╭─ Provided data

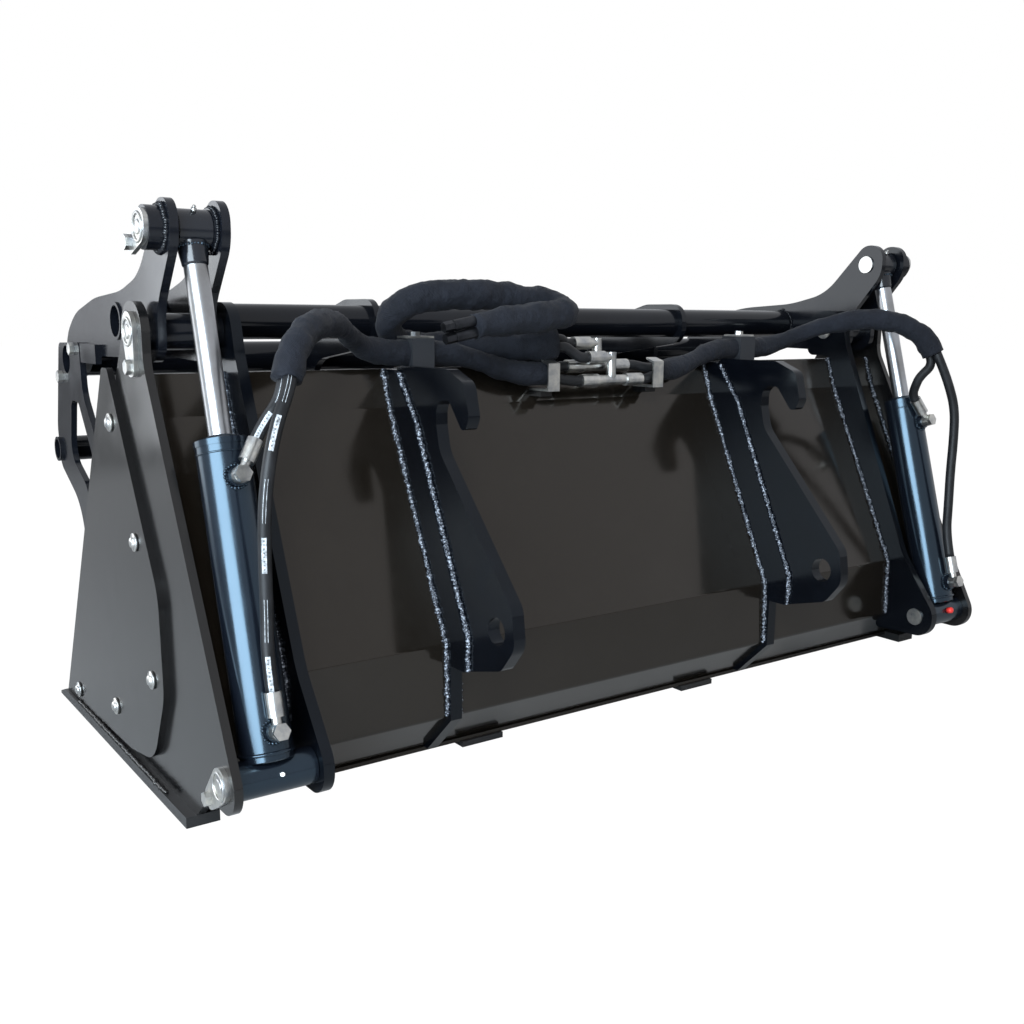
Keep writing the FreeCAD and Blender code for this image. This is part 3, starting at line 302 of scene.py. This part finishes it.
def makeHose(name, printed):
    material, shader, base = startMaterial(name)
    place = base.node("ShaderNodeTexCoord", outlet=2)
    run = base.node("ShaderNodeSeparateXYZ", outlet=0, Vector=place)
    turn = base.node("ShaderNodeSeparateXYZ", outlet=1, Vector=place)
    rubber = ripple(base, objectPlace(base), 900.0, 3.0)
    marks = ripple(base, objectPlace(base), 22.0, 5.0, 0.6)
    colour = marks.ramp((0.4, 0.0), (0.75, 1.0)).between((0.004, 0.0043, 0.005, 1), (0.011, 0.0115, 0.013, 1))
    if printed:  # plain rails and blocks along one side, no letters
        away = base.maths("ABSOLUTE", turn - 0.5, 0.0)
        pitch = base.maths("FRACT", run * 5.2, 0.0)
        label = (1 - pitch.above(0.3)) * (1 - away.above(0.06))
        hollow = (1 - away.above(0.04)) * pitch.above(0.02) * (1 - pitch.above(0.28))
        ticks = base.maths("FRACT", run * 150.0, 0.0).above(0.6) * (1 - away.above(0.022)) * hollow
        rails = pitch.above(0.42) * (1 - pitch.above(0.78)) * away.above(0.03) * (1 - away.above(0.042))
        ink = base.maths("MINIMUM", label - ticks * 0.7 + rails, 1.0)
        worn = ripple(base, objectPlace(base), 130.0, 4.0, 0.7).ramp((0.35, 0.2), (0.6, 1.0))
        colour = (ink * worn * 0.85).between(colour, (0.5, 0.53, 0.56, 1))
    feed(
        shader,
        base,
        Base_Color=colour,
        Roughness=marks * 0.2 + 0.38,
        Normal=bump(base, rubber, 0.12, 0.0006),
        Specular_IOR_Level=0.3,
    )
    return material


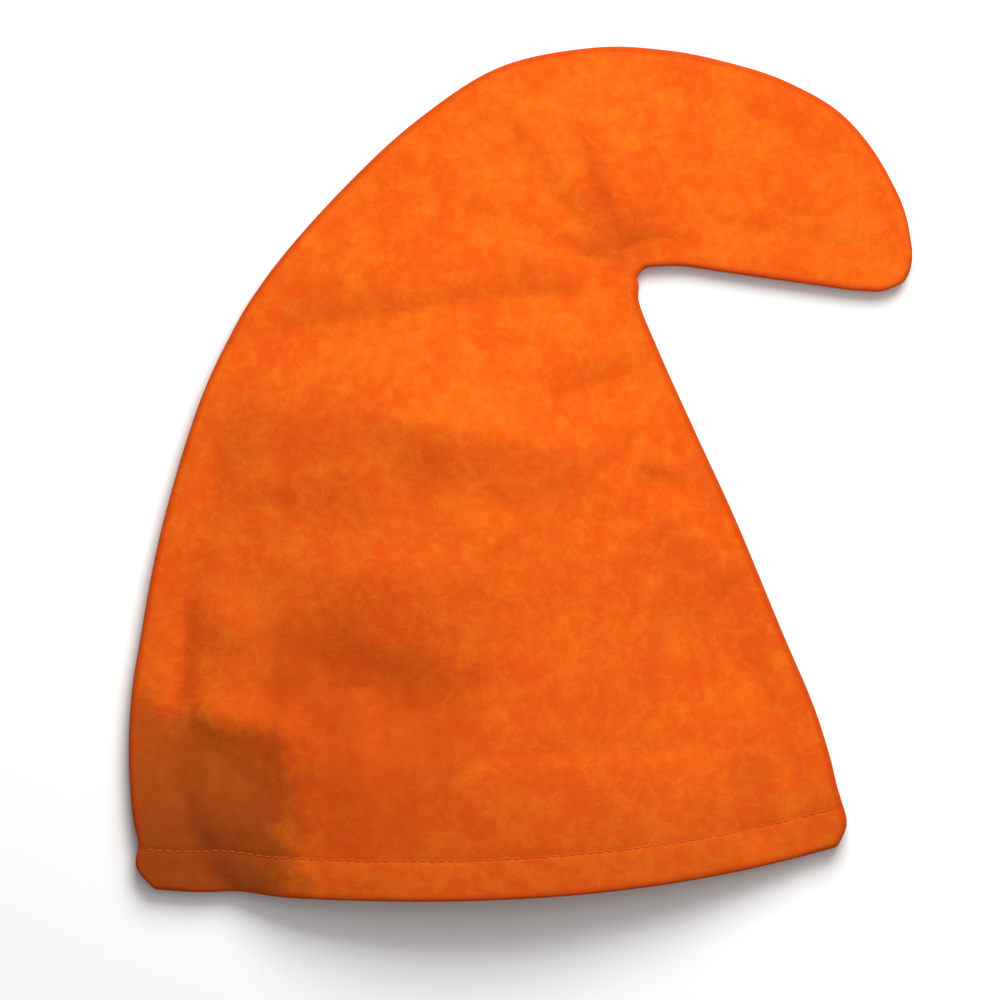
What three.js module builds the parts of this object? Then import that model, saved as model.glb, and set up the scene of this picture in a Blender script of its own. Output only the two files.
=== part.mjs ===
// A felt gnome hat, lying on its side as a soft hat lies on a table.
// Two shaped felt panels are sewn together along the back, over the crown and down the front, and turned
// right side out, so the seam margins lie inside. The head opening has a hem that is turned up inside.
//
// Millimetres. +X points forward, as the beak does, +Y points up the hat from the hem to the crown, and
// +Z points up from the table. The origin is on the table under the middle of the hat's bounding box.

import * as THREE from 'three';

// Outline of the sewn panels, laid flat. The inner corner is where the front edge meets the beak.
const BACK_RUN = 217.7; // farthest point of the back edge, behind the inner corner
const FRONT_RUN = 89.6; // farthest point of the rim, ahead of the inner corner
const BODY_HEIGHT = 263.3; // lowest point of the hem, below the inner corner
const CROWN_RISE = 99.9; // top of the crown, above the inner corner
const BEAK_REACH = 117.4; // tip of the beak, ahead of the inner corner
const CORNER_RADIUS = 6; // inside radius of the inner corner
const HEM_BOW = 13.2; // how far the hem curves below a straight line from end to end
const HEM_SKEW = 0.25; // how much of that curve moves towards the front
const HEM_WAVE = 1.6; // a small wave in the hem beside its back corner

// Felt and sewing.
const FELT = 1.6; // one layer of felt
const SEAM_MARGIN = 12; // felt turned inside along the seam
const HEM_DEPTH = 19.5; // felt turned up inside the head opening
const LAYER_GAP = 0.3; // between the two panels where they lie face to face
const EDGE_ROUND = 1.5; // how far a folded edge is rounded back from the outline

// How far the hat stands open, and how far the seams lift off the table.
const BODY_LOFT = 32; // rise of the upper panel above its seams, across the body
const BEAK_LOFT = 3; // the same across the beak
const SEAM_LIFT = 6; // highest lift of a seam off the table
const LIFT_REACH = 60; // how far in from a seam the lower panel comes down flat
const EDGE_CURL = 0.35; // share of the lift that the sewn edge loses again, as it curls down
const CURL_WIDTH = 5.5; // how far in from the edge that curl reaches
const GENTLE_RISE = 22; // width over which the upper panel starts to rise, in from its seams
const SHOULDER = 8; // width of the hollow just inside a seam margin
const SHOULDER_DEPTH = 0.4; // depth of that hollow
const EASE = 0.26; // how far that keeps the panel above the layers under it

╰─

> [Exercise directions]: Reproduce all data above, unchanged.

> [Result]:
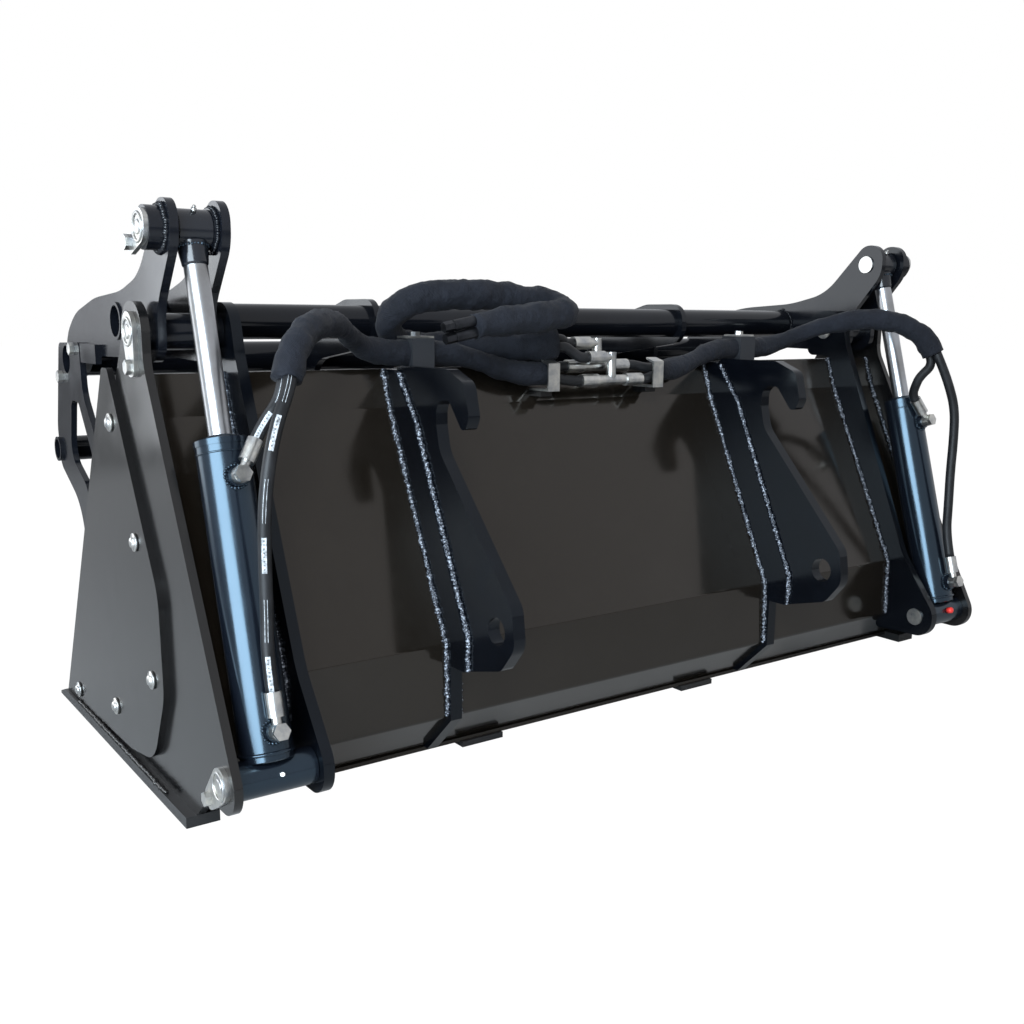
Keep writing the FreeCAD and Blender code for this image. This is part 3, starting at line 302 of scene.py. This part finishes it.
def makeHose(name, printed):
    material, shader, base = startMaterial(name)
    place = base.node("ShaderNodeTexCoord", outlet=2)
    run = base.node("ShaderNodeSeparateXYZ", outlet=0, Vector=place)
    turn = base.node("ShaderNodeSeparateXYZ", outlet=1, Vector=place)
    rubber = ripple(base, objectPlace(base), 900.0, 3.0)
    marks = ripple(base, objectPlace(base), 22.0, 5.0, 0.6)
    colour = marks.ramp((0.4, 0.0), (0.75, 1.0)).between((0.004, 0.0043, 0.005, 1), (0.011, 0.0115, 0.013, 1))
    if printed:  # plain rails and blocks along one side, no letters
        away = base.maths("ABSOLUTE", turn - 0.5, 0.0)
        pitch = base.maths("FRACT", run * 5.2, 0.0)
        label = (1 - pitch.above(0.3)) * (1 - away.above(0.06))
        hollow = (1 - away.above(0.04)) * pitch.above(0.02) * (1 - pitch.above(0.28))
        ticks = base.maths("FRACT", run * 150.0, 0.0).above(0.6) * (1 - away.above(0.022)) * hollow
        rails = pitch.above(0.42) * (1 - pitch.above(0.78)) * away.above(0.03) * (1 - away.above(0.042))
        ink = base.maths("MINIMUM", label - ticks * 0.7 + rails, 1.0)
        worn = ripple(base, objectPlace(base), 130.0, 4.0, 0.7).ramp((0.35, 0.2), (0.6, 1.0))
        colour = (ink * worn * 0.85).between(colour, (0.5, 0.53, 0.56, 1))
    feed(
        shader,
        base,
        Base_Color=colour,
        Roughness=marks * 0.2 + 0.38,
        Normal=bump(base, rubber, 0.12, 0.0006),
        Specular_IOR_Level=0.3,
    )
    return material


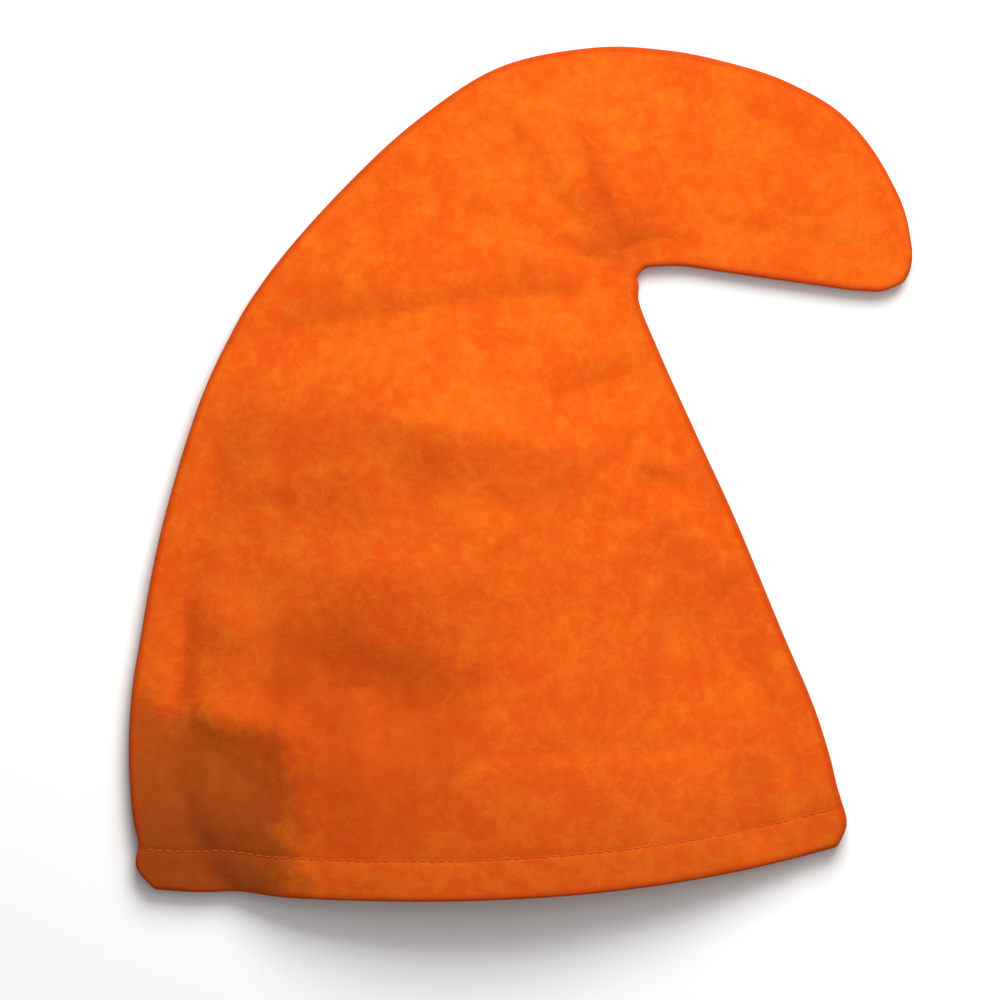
What three.js module builds the parts of this object? Then import that model, saved as model.glb, and set up the scene of this picture in a Blender script of its own. Output only the two files.
=== part.mjs ===
// A felt gnome hat, lying on its side as a soft hat lies on a table.
// Two shaped felt panels are sewn together along the back, over the crown and down the front, and turned
// right side out, so the seam margins lie inside. The head opening has a hem that is turned up inside.
//
// Millimetres. +X points forward, as the beak does, +Y points up the hat from the hem to the crown, and
// +Z points up from the table. The origin is on the table under the middle of the hat's bounding box.

import * as THREE from 'three';

// Outline of the sewn panels, laid flat. The inner corner is where the front edge meets the beak.
const BACK_RUN = 217.7; // farthest point of the back edge, behind the inner corner
const FRONT_RUN = 89.6; // farthest point of the rim, ahead of the inner corner
const BODY_HEIGHT = 263.3; // lowest point of the hem, below the inner corner
const CROWN_RISE = 99.9; // top of the crown, above the inner corner
const BEAK_REACH = 117.4; // tip of the beak, ahead of the inner corner
const CORNER_RADIUS = 6; // inside radius of the inner corner
const HEM_BOW = 13.2; // how far the hem curves below a straight line from end to end
const HEM_SKEW = 0.25; // how much of that curve moves towards the front
const HEM_WAVE = 1.6; // a small wave in the hem beside its back corner

// Felt and sewing.
const FELT = 1.6; // one layer of felt
const SEAM_MARGIN = 12; // felt turned inside along the seam
const HEM_DEPTH = 19.5; // felt turned up inside the head opening
const LAYER_GAP = 0.3; // between the two panels where they lie face to face
const EDGE_ROUND = 1.5; // how far a folded edge is rounded back from the outline

// How far the hat stands open, and how far the seams lift off the table.
const BODY_LOFT = 32; // rise of the upper panel above its seams, across the body
const BEAK_LOFT = 3; // the same across the beak
const SEAM_LIFT = 6; // highest lift of a seam off the table
const LIFT_REACH = 60; // how far in from a seam the lower panel comes down flat
const EDGE_CURL = 0.35; // share of the lift that the sewn edge loses again, as it curls down
const CURL_WIDTH = 5.5; // how far in from the edge that curl reaches
const GENTLE_RISE = 22; // width over which the upper panel starts to rise, in from its seams
const SHOULDER = 8; // width of the hollow just inside a seam margin
const SHOULDER_DEPTH = 0.4; // depth of that hollow
const EASE = 0.26; // how far that keeps the panel above the layers under it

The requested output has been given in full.